Posted to issues@spark.apache.org by "Apache Spark (JIRA)" <ji...@apache.org> on 2015/06/05 11:31:00 UTC
[jira] [Commented] (SPARK-8121) When using with Hadoop 1.x,
"spark.sql.parquet.output.committer.class" is overriden by
"spark.sql.sources.outputCommitterClass"
[ https://issues.apache.org/jira/browse/SPARK-8121?page=com.atlassian.jira.plugin.system.issuetabpanels:comment-tabpanel&focusedCommentId=14574198#comment-14574198 ]
Apache Spark commented on SPARK-8121:
-------------------------------------
User 'liancheng' has created a pull request for this issue:
https://github.com/apache/spark/pull/6669
> When using with Hadoop 1.x, "spark.sql.parquet.output.committer.class" is overriden by "spark.sql.sources.outputCommitterClass"
> -------------------------------------------------------------------------------------------------------------------------------
>
> Key: SPARK-8121
> URL: https://issues.apache.org/jira/browse/SPARK-8121
> Project: Spark
> Issue Type: Bug
> Components: SQL
> Affects Versions: 1.4.0
> Reporter: Cheng Lian
> Assignee: Cheng Lian
>
> When using Spark with Hadoop 1.x (the version I tested is 1.2.0) and {{spark.sql.sources.outputCommitterClass}} is configured, {{spark.sql.parquet.output.committer.class}} will be overriden.
> For example, if {{spark.sql.parquet.output.committer.class}} is set to {{FileOutputCommitter}}, while {{spark.sql.sources.outputCommitterClass}} is set to {{DirectParquetOutputCommitter}}, neither {{_metadata}} nor {{_common_metadata}} will be written because {{FileOutputCommitter}} overrides {{DirectParquetOutputCommitter}}.
> The reason is that, {{InsertIntoHadoopFsRelation}} initializes the {{TaskAttemptContext}} before calling {{ParquetRelation2.prepareForWriteJob()}}, which sets up Parquet output committer class. In the meanwhile, in Hadoop 1.x, {{TaskAttempContext}} constructor clones the job configuration, thus doesn't share the job configuration passed to {{ParquetRelation2.prepareForWriteJob()}}.

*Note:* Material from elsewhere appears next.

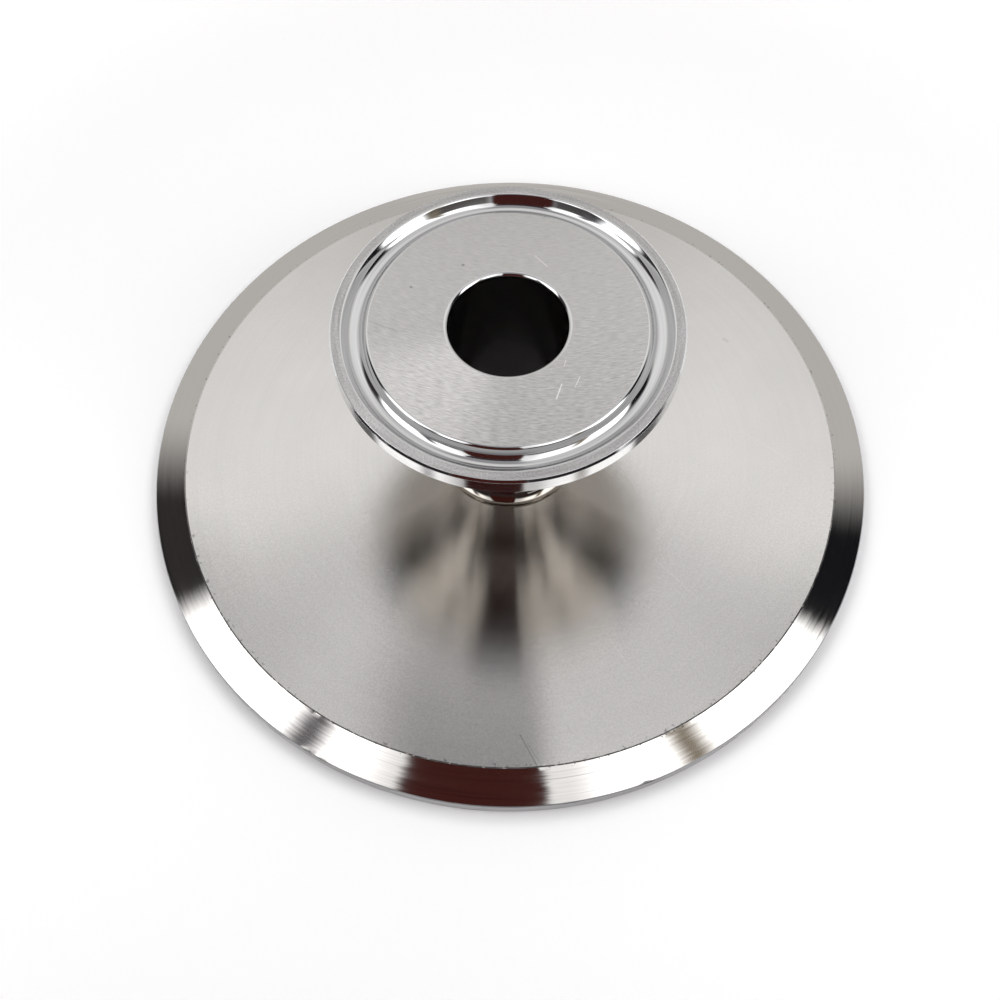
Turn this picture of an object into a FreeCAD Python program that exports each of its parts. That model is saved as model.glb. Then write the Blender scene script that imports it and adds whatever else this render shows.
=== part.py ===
import FreeCAD, Part
import math
import os
import Sketcher

# Sanitary clamp reducer, one turned and polished piece of stainless steel.
# Millimetres. +Z is up along the axis of the bore, and the origin is the centre
# of the flat face under the large clamp flange, which the part rests on.
#
# From the bottom up: a large clamp flange, which is a flat plate with a bevelled
# edge, a short neck on it, and a small clamp flange on the neck. A bore runs all
# the way through. Each flange has a square rim, a face with a round-bottomed
# groove for the bead of a gasket, and on its other side the slope that the two
# halves of a clamp pull on. Sharp edges are broken by small chamfers.

SIZES = {
    # large flange
    "large_flange_diameter": 119.0,
    "large_rim_height": 2.85,
    "large_bevel_width": 5.3,
    "large_groove_inset": 4.35,
    # small flange
    "small_flange_diameter": 50.5,
    "small_rim_height": 2.85,
    "small_groove_inset": 3.4,
    # both flanges
    "clamp_bevel_angle": 20.0,
    "groove_width": 3.3,
    "groove_bottom_radius": 1.2,
    "groove_flank_angle": 43.0,
    # neck and bore
    "overall_height": 40.0,
    "neck_diameter": 19.0,
    "neck_wall": 1.0,
    # blends and broken edges
    "hub_blend_radius": 8.0,
    "foot_fillet_radius": 2.0,
    "upper_mouth_chamfer": 0.5,
    "lower_mouth_chamfer": 0.4,
    "small_rim_chamfer": 0.25,
    "large_rim_chamfer": 0.2,
}

# Sizes worked out from the driving ones, as expressions in the sheet's names.
LARGE_RADIUS = "Sizes.large_flange_diameter / 2"
SMALL_RADIUS = "Sizes.small_flange_diameter / 2"
NECK_RADIUS = "Sizes.neck_diameter / 2"
BORE_RADIUS = "(Sizes.neck_diameter / 2 - Sizes.neck_wall)"
BEVEL_SLOPE = "tan(Sizes.clamp_bevel_angle * 1deg)"
PLATE_RADIUS = "(Sizes.large_flange_diameter / 2 - Sizes.large_bevel_width)"
PLATE_TOP = f"(Sizes.large_rim_height + Sizes.large_bevel_width * {BEVEL_SLOPE})"
SMALL_RIM_FOOT = "(Sizes.overall_height - Sizes.small_rim_height)"
HUB_FOOT = f"({SMALL_RIM_FOOT} - ({SMALL_RADIUS} - {NECK_RADIUS}) * {BEVEL_SLOPE})"
LARGE_GROOVE_RADIUS = "(Sizes.large_flange_diameter / 2 - Sizes.large_groove_inset)"
SMALL_GROOVE_RADIUS = "(Sizes.small_flange_diameter / 2 - Sizes.small_groove_inset)"
GROOVE_FLANK = "(Sizes.groove_flank_angle * 1deg)"
GROOVE_LIP = "Sizes.groove_width / 2"
GROOVE_ARC_SIDE = f"Sizes.groove_bottom_radius * cos({GROOVE_FLANK})"
GROOVE_ARC_DEPTH = f"({GROOVE_LIP} - {GROOVE_ARC_SIDE}) / tan({GROOVE_FLANK})"
GROOVE_CENTRE_DEPTH = f"({GROOVE_ARC_DEPTH} - Sizes.groove_bottom_radius * sin({GROOVE_FLANK}))"


def make_sheet(doc):
    """The driving dimensions, one named cell each."""
    sheet = doc.addObject("Spreadsheet::Sheet", "Sizes")
    for row, (name, value) in enumerate(SIZES.items(), start=1):
        sheet.set(f"A{row}", name)
        sheet.set(f"B{row}", str(value))
        sheet.setAlias(f"B{row}", name)
    doc.recompute()
    return sheet


def number(sheet, expression):
    """The value of an expression in the sheet's names, as a plain number."""
    return float(sheet.evalExpression(expression))


def attach_sketch(body, name, plane_role):
    """A new sketch on one of the body's own origin planes."""
    sketch = body.newObject("Sketcher::SketchObject", name)
    planes = [part for part in body.Origin.OriginFeatures if part.Role == plane_role]
    sketch.AttachmentSupport = (planes[0], [""])
    sketch.MapMode = "FlatFace"
    return sketch


def bind(sketch, constraint, name, expression):
    """Add a constraint, name it and bind its value to an expression."""
    index = sketch.addConstraint(constraint)
    sketch.renameConstraint(index, name)
    sketch.setExpression(f"Constraints.{name}", expression)


def place_point(sheet, sketch, geometry, point, name, across, up):
    """Fix a sketch point at expressions for its distances across and up."""
    level_axis, upright_axis, origin_point = -1, -2, 1
    if across == "0":
        sketch.addConstraint(Sketcher.Constraint("PointOnObject", geometry, point, upright_axis))
    else:
        value = number(sheet, across)
        width = Sketcher.Constraint("DistanceX", level_axis, origin_point, geometry, point, value)
        bind(sketch, width, f"{name}_across", across)
    place_height(sheet, sketch, geometry, point, name, up)


def place_height(sheet, sketch, geometry, point, name, up):
    """Fix a sketch point at an expression for its distance up."""
    level_axis, origin_point = -1, 1
    if up == "0":
        sketch.addConstraint(Sketcher.Constraint("PointOnObject", geometry, point, level_axis))
    else:
        value = number(sheet, up)
        height = Sketcher.Constraint("DistanceY", level_axis, origin_point, geometry, point, value)
        bind(sketch, height, f"{name}_up", up)


def turned_outline(sheet, body, name, corners):
    """Half section of a turned form: named corners joined by straight lines."""
    first, last = 1, 2
    sketch = attach_sketch(body, name, "XZ_Plane")
    places = [FreeCAD.Vector(number(sheet, across), number(sheet, up), 0) for _, across, up in corners]
    lines = []
    for begin, end in zip(places, places[1:] + places[:1]):
        lines.append(sketch.addGeometry(Part.LineSegment(begin, end), False))
    for line, following in zip(lines, lines[1:] + lines[:1]):
        sketch.addConstraint(Sketcher.Constraint("Coincident", line, last, following, first))
    for line, (corner, across, up) in zip(lines, corners):
        place_point(sheet, sketch, line, first, corner, across, up)
    return sketch


def revolve(body, name, sketch):
    """Turn an outline into a solid about the part's axis."""
    feature = body.newObject("PartDesign::Revolution", name)
    feature.Profile = sketch
    feature.ReferenceAxis = (sketch, ["V_Axis"])
    feature.Angle = 360
    return feature


def groove_ring(sheet, body, name, across, face, inward):
    """Cut a gasket's groove into a flange's face: two flanks, and a round bottom that joins them.

    inward is the sign of the way into the steel, along the axis.
    """
    first, last, middle = 1, 2, 3
    inner_lip = (f"{across} - {GROOVE_LIP}", face)
    inner_join = (f"{across} - {GROOVE_ARC_SIDE}", f"{face} {inward} {GROOVE_ARC_DEPTH}")
    outer_join = (f"{across} + {GROOVE_ARC_SIDE}", f"{face} {inward} {GROOVE_ARC_DEPTH}")
    outer_lip = (f"{across} + {GROOVE_LIP}", face)
    bottom = (across, f"{face} {inward} {GROOVE_CENTRE_DEPTH}")

    def spot(place):
        return FreeCAD.Vector(number(sheet, place[0]), number(sheet, place[1]), 0)

    sketch = attach_sketch(body, f"{name}_section", "XZ_Plane")
    inner = sketch.addGeometry(Part.LineSegment(spot(inner_lip), spot(inner_join)), False)
    outer = sketch.addGeometry(Part.LineSegment(spot(outer_join), spot(outer_lip)), False)
    across_face = sketch.addGeometry(Part.LineSegment(spot(outer_lip), spot(inner_lip)), False)
    ends = [spot(inner_join), spot(outer_join)]
    if inward == "+":
        ends.reverse()
    turns = [math.atan2(end.y - spot(bottom).y, end.x - spot(bottom).x) for end in ends]
    circle = Part.Circle(spot(bottom), FreeCAD.Vector(0, 0, 1), number(sheet, "Sizes.groove_bottom_radius"))
    arc = sketch.addGeometry(Part.ArcOfCircle(circle, *turns), False)
    inner_end, outer_end = (last, first) if inward == "+" else (first, last)
    sketch.addConstraint(Sketcher.Constraint("Coincident", inner, last, arc, inner_end))
    sketch.addConstraint(Sketcher.Constraint("Coincident", outer, first, arc, outer_end))
    sketch.addConstraint(Sketcher.Constraint("Coincident", outer, last, across_face, first))
    sketch.addConstraint(Sketcher.Constraint("Coincident", across_face, last, inner, first))
    place_point(sheet, sketch, inner, first, "inner_lip", *inner_lip)
    place_point(sheet, sketch, inner, last, "inner_join", *inner_join)
    place_point(sheet, sketch, outer, first, "outer_join", *outer_join)
    place_point(sheet, sketch, outer, last, "outer_lip", *outer_lip)
    place_height(sheet, sketch, arc, middle, "bottom_centre", bottom[1])
    feature = body.newObject("PartDesign::Groove", name)
    feature.Profile = sketch
    feature.ReferenceAxis = (sketch, ["V_Axis"])
    feature.Angle = 360
    return feature


def ring_edges(sheet, feature, across, up):
    """Names of the round edges of a feature at this radius and height."""
    near = 1e-4
    radius = number(sheet, across)
    height = number(sheet, up)
    names = []
    for index, edge in enumerate(feature.Shape.Edges, start=1):
        if not isinstance(edge.Curve, Part.Circle):
            continue
        same_radius = abs(edge.Curve.Radius - radius) < near
        same_height = abs(edge.Curve.Center.z - height) < near
        if same_radius and same_height:
            names.append(f"Edge{index}")
    return names


def dress_edges(doc, sheet, body, kind, name, places, size_name):
    """Round or chamfer the ring edges at these places by a size from the sheet."""
    doc.recompute()
    base = body.Tip
    edges = []
    for across, up in places:
        edges += ring_edges(sheet, base, across, up)
    feature = body.newObject(f"PartDesign::{kind}", name)
    feature.Base = (base, edges)
    feature.setExpression("Radius" if kind == "Fillet" else "Size", f"Sizes.{size_name}")
    return feature


def large_flange(sheet, body):
    """Flat plate with a square rim, bevelled on its upper side."""
    outline = turned_outline(sheet, body, "large_flange_outline", [
        ("face_centre", "0", "0"),
        ("face_edge", LARGE_RADIUS, "0"),
        ("rim_top", LARGE_RADIUS, "Sizes.large_rim_height"),
        ("crease", PLATE_RADIUS, PLATE_TOP),
        ("plate_centre", "0", PLATE_TOP),
    ])
    return revolve(body, "large_flange", outline)


def small_flange(sheet, body):
    """Neck, and on it the small flange, whose under side slopes in to the neck."""
    outline = turned_outline(sheet, body, "small_flange_outline", [
        ("foot_centre", "0", "0"),
        ("neck_foot", NECK_RADIUS, "0"),
        ("neck_top", NECK_RADIUS, HUB_FOOT),
        ("rim_foot", SMALL_RADIUS, SMALL_RIM_FOOT),
        ("face_edge", SMALL_RADIUS, "Sizes.overall_height"),
        ("face_centre", "0", "Sizes.overall_height"),
    ])
    return revolve(body, "neck_and_small_flange", outline)


def through_bore(sheet, body):
    """Round bore through the whole part, a neck wall inside the neck."""
    sketch = attach_sketch(body, "bore_section", "XY_Plane")
    radius = number(sheet, BORE_RADIUS)
    circle = sketch.addGeometry(Part.Circle(FreeCAD.Vector(), FreeCAD.Vector(0, 0, 1), radius), False)
    level_axis, origin_point, middle = -1, 1, 3
    sketch.addConstraint(Sketcher.Constraint("Coincident", circle, middle, level_axis, origin_point))
    bind(sketch, Sketcher.Constraint("Radius", circle, radius), "bore_radius", BORE_RADIUS)
    feature = body.newObject("PartDesign::Pocket", "through_bore")
    feature.Profile = sketch
    feature.Type = "ThroughAll"
    feature.Reversed = True
    return feature


def reducer_body(doc, sheet):
    """The whole reducer as one body."""
    body = doc.addObject("PartDesign::Body", "reducer_body")
    body.Label = "reducer_body"
    large_flange(sheet, body)
    small_flange(sheet, body)
    hub = [(NECK_RADIUS, HUB_FOOT)]
    dress_edges(doc, sheet, body, "Fillet", "hub_blend", hub, "hub_blend_radius")
    foot = [(NECK_RADIUS, PLATE_TOP)]
    dress_edges(doc, sheet, body, "Fillet", "foot_fillet", foot, "foot_fillet_radius")
    through_bore(sheet, body)
    groove_ring(sheet, body, "small_gasket_groove", SMALL_GROOVE_RADIUS, "Sizes.overall_height", "-")
    groove_ring(sheet, body, "large_gasket_groove", LARGE_GROOVE_RADIUS, "0", "+")
    upper_mouth = [(BORE_RADIUS, "Sizes.overall_height")]
    dress_edges(doc, sheet, body, "Chamfer", "upper_mouth", upper_mouth, "upper_mouth_chamfer")
    lower_mouth = [(BORE_RADIUS, "0")]
    dress_edges(doc, sheet, body, "Chamfer", "lower_mouth", lower_mouth, "lower_mouth_chamfer")
    small_rim = [(SMALL_RADIUS, "Sizes.overall_height"), (SMALL_RADIUS, SMALL_RIM_FOOT)]
    dress_edges(doc, sheet, body, "Chamfer", "small_rim_edges", small_rim, "small_rim_chamfer")
    large_rim = [(LARGE_RADIUS, "0"), (LARGE_RADIUS, "Sizes.large_rim_height")]
    dress_edges(doc, sheet, body, "Chamfer", "large_rim_edges", large_rim, "large_rim_chamfer")
    return body


def check_document(doc, bodies):
    """Stop if any object failed or any sub-part is empty or invalid."""
    doc.recompute()
    for item in doc.Objects:
        if "Invalid" in item.State or "Error" in item.State:
            raise RuntimeError(f"{item.Name} failed: {item.State}")
    for body in bodies:
        if body.Shape.isNull() or not body.Shape.isValid():
            raise RuntimeError(f"{body.Label} has no valid shape")


def export_parts(bodies):
    """Write each sub-part to a file of its own name."""
    os.makedirs("parts", exist_ok=True)
    for body in bodies:
        body.Shape.exportStep(f"parts/{body.Label}.step")
        box = body.Shape.optimalBoundingBox(True, False)
        size = f"{box.XLength:.2f} x {box.YLength:.2f} x {box.ZLength:.2f} mm"
        print(f"{body.Label}: {len(body.Shape.Solids)} solid, {size}, {body.Shape.Volume:.0f} mm3")


def main():
    doc = FreeCAD.newDocument("clamp_reducer")
    sheet = make_sheet(doc)
    bodies = [reducer_body(doc, sheet)]
    check_document(doc, bodies)
    export_parts(bodies)


main()
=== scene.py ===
import math

import bpy
import bmesh
from mathutils import Matrix, Vector

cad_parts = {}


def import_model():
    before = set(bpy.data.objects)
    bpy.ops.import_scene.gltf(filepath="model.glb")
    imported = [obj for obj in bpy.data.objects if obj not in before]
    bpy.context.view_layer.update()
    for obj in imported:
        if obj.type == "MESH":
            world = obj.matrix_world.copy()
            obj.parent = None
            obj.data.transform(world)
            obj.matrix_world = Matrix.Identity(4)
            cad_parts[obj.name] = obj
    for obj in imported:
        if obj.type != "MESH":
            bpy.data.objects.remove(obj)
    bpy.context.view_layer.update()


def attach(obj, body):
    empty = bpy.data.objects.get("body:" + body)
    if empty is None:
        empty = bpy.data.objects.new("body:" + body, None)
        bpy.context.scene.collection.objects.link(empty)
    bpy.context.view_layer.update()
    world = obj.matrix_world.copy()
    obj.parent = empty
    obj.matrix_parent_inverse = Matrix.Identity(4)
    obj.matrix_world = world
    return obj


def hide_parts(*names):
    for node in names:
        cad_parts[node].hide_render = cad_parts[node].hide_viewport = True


# Sanitary clamp reducer: one turned and polished piece of stainless steel.
# The CAD solid is replaced by one finely turned mesh of the same section, whose
# surfaces carry the finishes of the lathe and the polishing wheel.
# Sizes are in millimetres and angles in degrees unless a name or comment says otherwise.

MM = 0.001
SEGMENTS = 540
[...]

> This issue can be fixed by simply [switching these two lines|https://github.com/apache/spark/blob/master/sql/core/src/main/scala/org/apache/spark/sql/sources/commands.scala#L285-L286].
> Here is a Spark shell snippet for reproducing this issue:
> {code}
> import sqlContext._
> sc.hadoopConfiguration.set(
> "spark.sql.sources.outputCommitterClass",
> "org.apache.hadoop.mapreduce.lib.output.FileOutputCommitter")
> sc.hadoopConfiguration.set(
> "spark.sql.parquet.output.committer.class",
> "org.apache.spark.sql.parquet.DirectParquetOutputCommitter")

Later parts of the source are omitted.